Directions —
Repeat all of the data precisely.

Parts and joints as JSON:
****

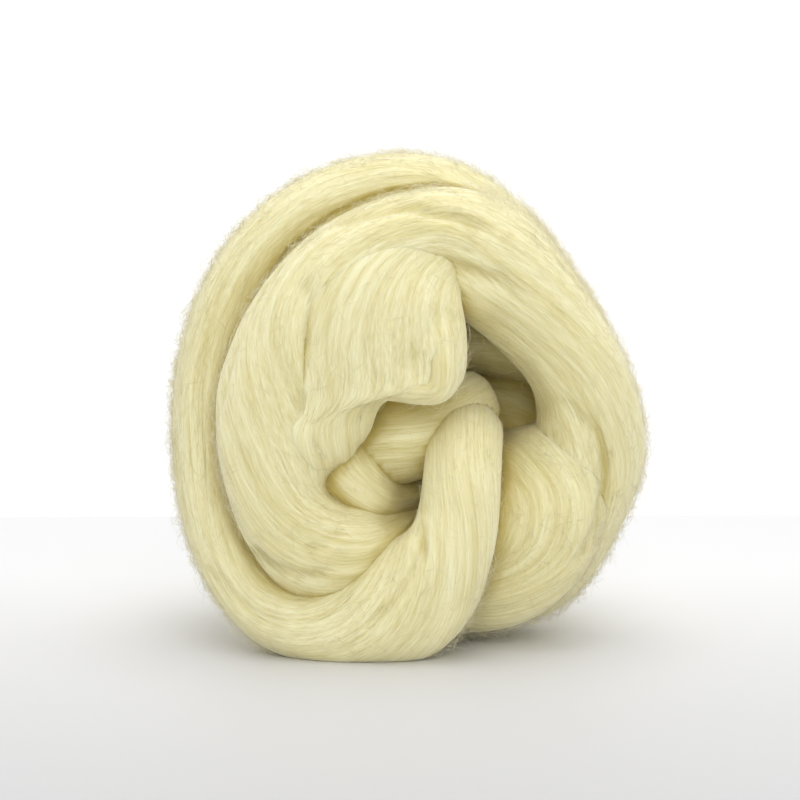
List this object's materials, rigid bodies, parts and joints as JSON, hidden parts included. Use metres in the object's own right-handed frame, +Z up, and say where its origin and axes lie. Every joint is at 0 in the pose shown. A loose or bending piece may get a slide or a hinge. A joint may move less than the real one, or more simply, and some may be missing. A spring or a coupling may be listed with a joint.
{
  "type": "wool roving",
  "caption": "Nest of soft combed wool sliver, wound round itself in broad folded laps and standing on its edge.",
  "frame": {"origin": "on the surface it stands on, under the middle of the box around the nest", "axes": "+Z up, -Y out of the side with the folded laps, +X to the right when that side is looked at"},
  "size_m": [0.155, 0.1189, 0.1588],
  "materials": {
    "wool": "matt cream fibre with a faint sheen, undyed"
  },
  "bodies": {
    "root": {"wool_roving": "wool"}
  },
  "joints": []
}
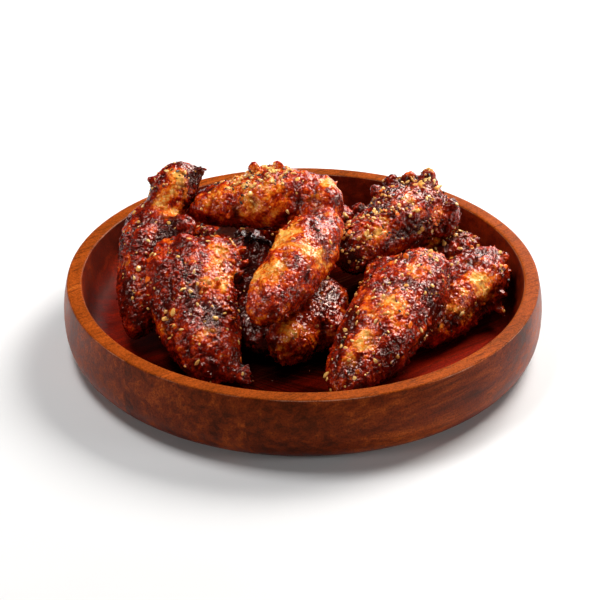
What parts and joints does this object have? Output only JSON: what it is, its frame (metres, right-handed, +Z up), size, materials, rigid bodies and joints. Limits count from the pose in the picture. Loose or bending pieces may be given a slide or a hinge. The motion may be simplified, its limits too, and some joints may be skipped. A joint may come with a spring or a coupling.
{
  "type": "chicken wings serving",
  "caption": "Glazed chicken wings heaped in a shallow round wooden bowl with an upright wall, a flat rim and a flat foot.",
  "frame": {"origin": "middle of the bowl's flat underside, on the surface it stands on", "axes": "+Z up out of the bowl, -Y towards the diner, +X to the diner's right"},
  "size_m": [0.2338, 0.2338, 0.0726],
  "materials": {
    "oiled_wood": "oiled satin, red-brown, with a lighter rim",
    "glazed_skin": "sticky glossy glaze over crisp browned skin"
  },
  "bodies": {
    "root": {"bowl": "oiled_wood", "wing_back_low": "glazed_skin", "wing_back_right_low": "glazed_skin", "wing_center_back": "glazed_skin", "wing_center_low": "glazed_skin", "wing_right": "glazed_skin", "wing_back_left": "glazed_skin", "wing_front_left": "glazed_skin", "wing_back_right": "glazed_skin", "wing_front_right": "glazed_skin", "wing_top": "glazed_skin"}
  },
  "joints": []
}
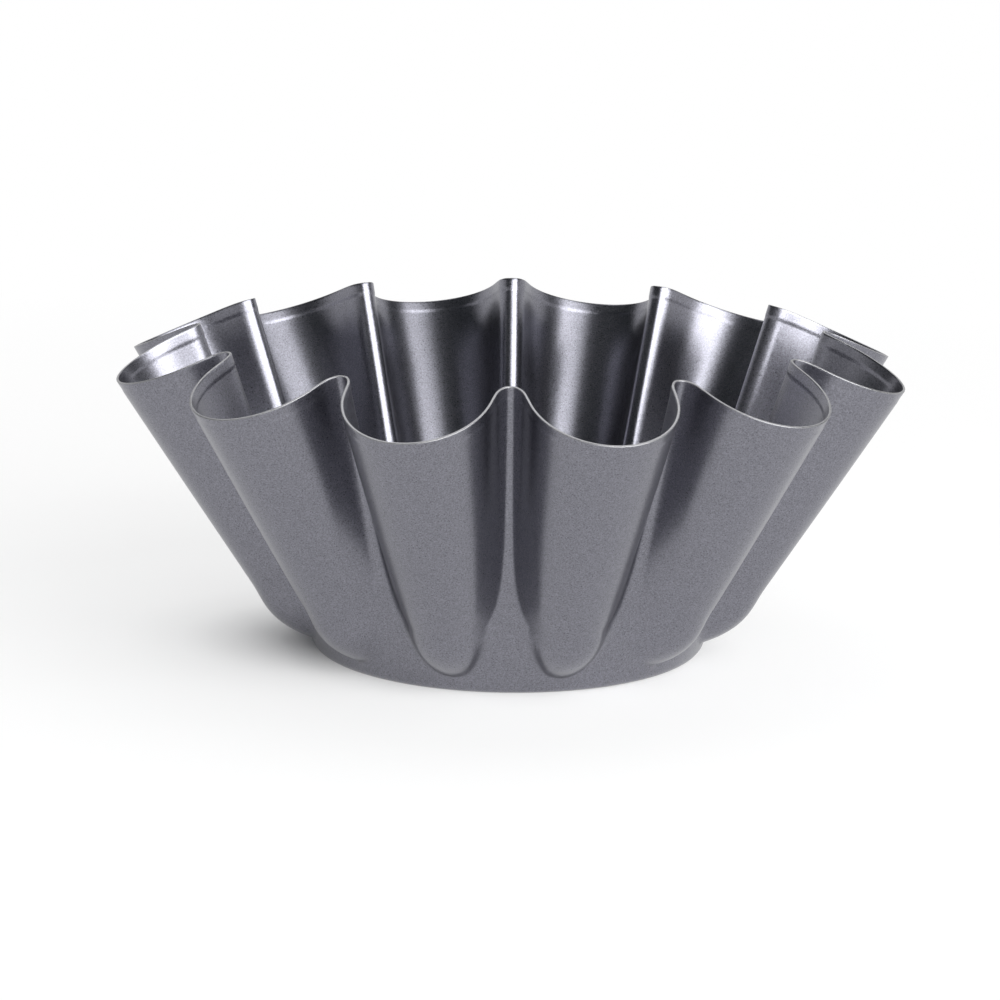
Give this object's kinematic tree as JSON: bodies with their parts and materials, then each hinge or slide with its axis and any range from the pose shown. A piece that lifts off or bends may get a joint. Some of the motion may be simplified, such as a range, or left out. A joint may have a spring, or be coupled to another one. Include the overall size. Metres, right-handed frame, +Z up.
{
  "type": "brioche mould",
  "caption": "Wide fluted brioche mould, pressed in one piece, that holds dough while it rises and bakes.",
  "frame": {"origin": "middle of the flat underside, on the table", "axes": "+Z up, -Y towards the front ridge, +X to the right"},
  "size_m": [0.2138, 0.2138, 0.0902],
  "materials": {
    "coated_steel": "satin dark grey non-stick coat with a fine metallic grain"
  },
  "bodies": {
    "root": {"mould": "coated_steel"}
  },
  "joints": []
}
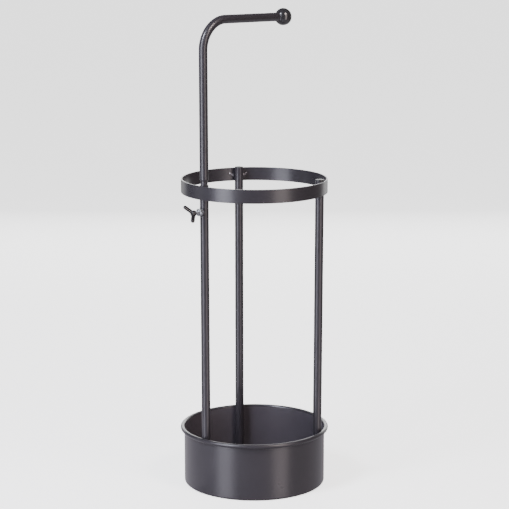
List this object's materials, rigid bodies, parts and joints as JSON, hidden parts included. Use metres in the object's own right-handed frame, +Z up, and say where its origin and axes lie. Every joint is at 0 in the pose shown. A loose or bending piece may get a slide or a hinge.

****

Written answer —
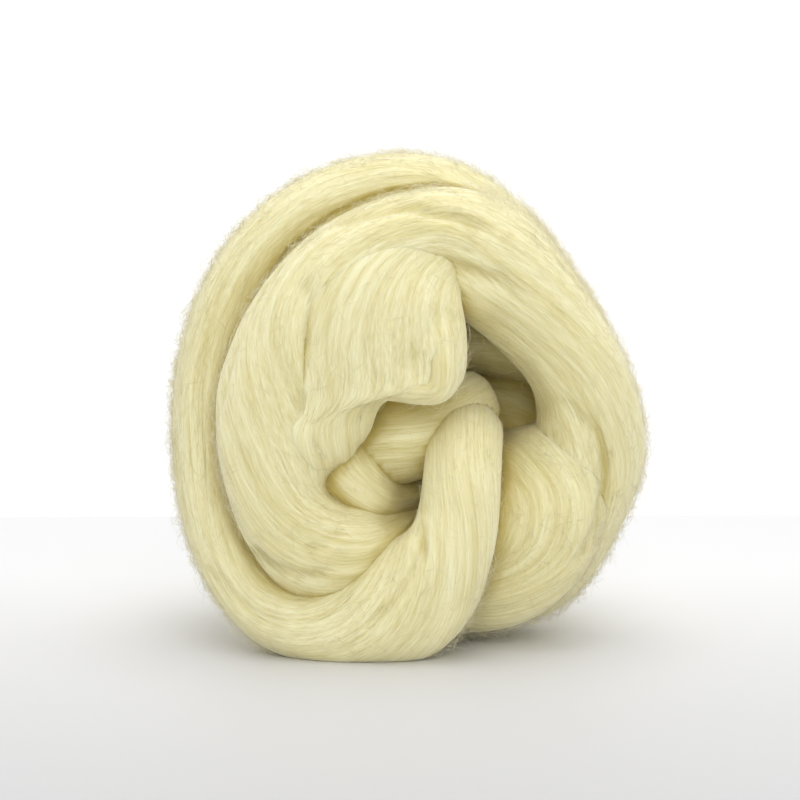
List this object's materials, rigid bodies, parts and joints as JSON, hidden parts included. Use metres in the object's own right-handed frame, +Z up, and say where its origin and axes lie. Every joint is at 0 in the pose shown. A loose or bending piece may get a slide or a hinge. A joint may move less than the real one, or more simply, and some may be missing. A spring or a coupling may be listed with a joint.
{
  "type": "wool roving",
  "caption": "Nest of soft combed wool sliver, wound round itself in broad folded laps and standing on its edge.",
  "frame": {"origin": "on the surface it stands on, under the middle of the box around the nest", "axes": "+Z up, -Y out of the side with the folded laps, +X to the right when that side is looked at"},
  "size_m": [0.155, 0.1189, 0.1588],
  "materials": {
    "wool": "matt cream fibre with a faint sheen, undyed"
  },
  "bodies": {
    "root": {"wool_roving": "wool"}
  },
  "joints": []
}
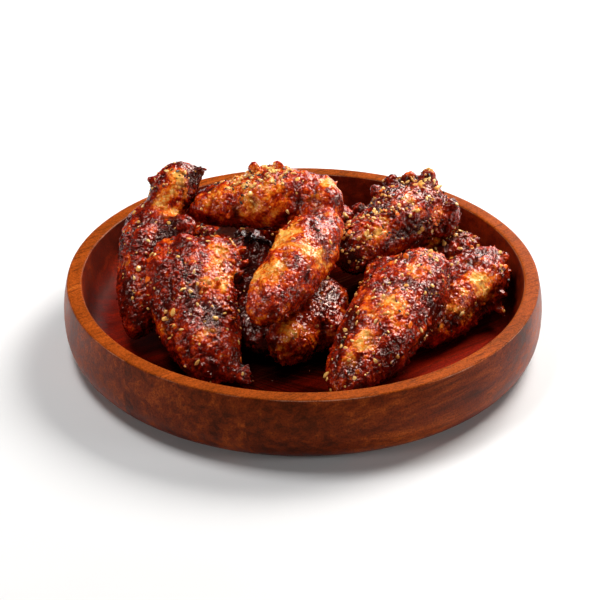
What parts and joints does this object have? Output only JSON: what it is, its frame (metres, right-handed, +Z up), size, materials, rigid bodies and joints. Limits count from the pose in the picture. Loose or bending pieces may be given a slide or a hinge. The motion may be simplified, its limits too, and some joints may be skipped. A joint may come with a spring or a coupling.
{
  "type": "chicken wings serving",
  "caption": "Glazed chicken wings heaped in a shallow round wooden bowl with an upright wall, a flat rim and a flat foot.",
  "frame": {"origin": "middle of the bowl's flat underside, on the surface it stands on", "axes": "+Z up out of the bowl, -Y towards the diner, +X to the diner's right"},
  "size_m": [0.2338, 0.2338, 0.0726],
  "materials": {
    "oiled_wood": "oiled satin, red-brown, with a lighter rim",
    "glazed_skin": "sticky glossy glaze over crisp browned skin"
  },
  "bodies": {
    "root": {"bowl": "oiled_wood", "wing_back_low": "glazed_skin", "wing_back_right_low": "glazed_skin", "wing_center_back": "glazed_skin", "wing_center_low": "glazed_skin", "wing_right": "glazed_skin", "wing_back_left": "glazed_skin", "wing_front_left": "glazed_skin", "wing_back_right": "glazed_skin", "wing_front_right": "glazed_skin", "wing_top": "glazed_skin"}
  },
  "joints": []
}
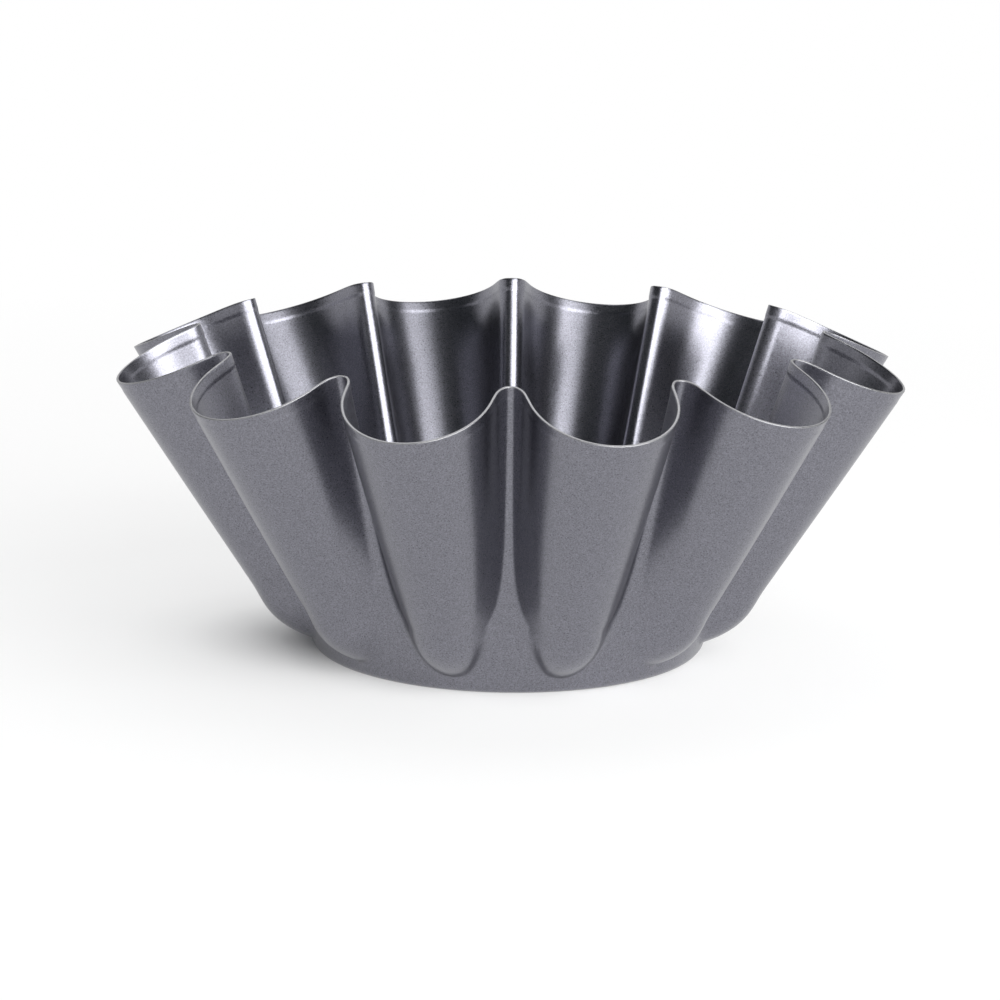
Give this object's kinematic tree as JSON: bodies with their parts and materials, then each hinge or slide with its axis and any range from the pose shown. A piece that lifts off or bends may get a joint. Some of the motion may be simplified, such as a range, or left out. A joint may have a spring, or be coupled to another one. Include the overall size. Metres, right-handed frame, +Z up.
{
  "type": "brioche mould",
  "caption": "Wide fluted brioche mould, pressed in one piece, that holds dough while it rises and bakes.",
  "frame": {"origin": "middle of the flat underside, on the table", "axes": "+Z up, -Y towards the front ridge, +X to the right"},
  "size_m": [0.2138, 0.2138, 0.0902],
  "materials": {
    "coated_steel": "satin dark grey non-stick coat with a fine metallic grain"
  },
  "bodies": {
    "root": {"mould": "coated_steel"}
  },
  "joints": []
}
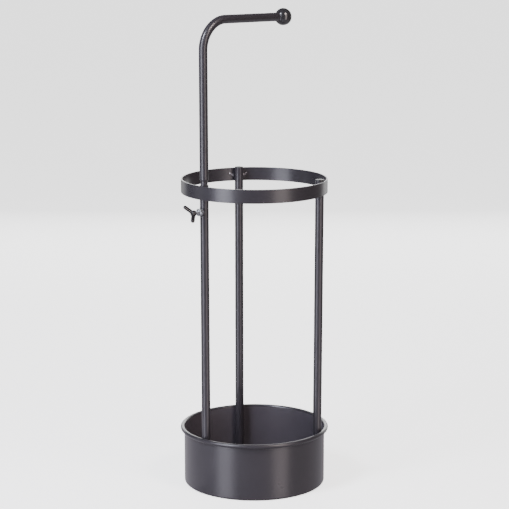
List this object's materials, rigid bodies, parts and joints as JSON, hidden parts included. Use metres in the object's own right-handed frame, +Z up, and say where its origin and axes lie. Every joint is at 0 in the pose shown. A loose or bending piece may get a slide or a hinge.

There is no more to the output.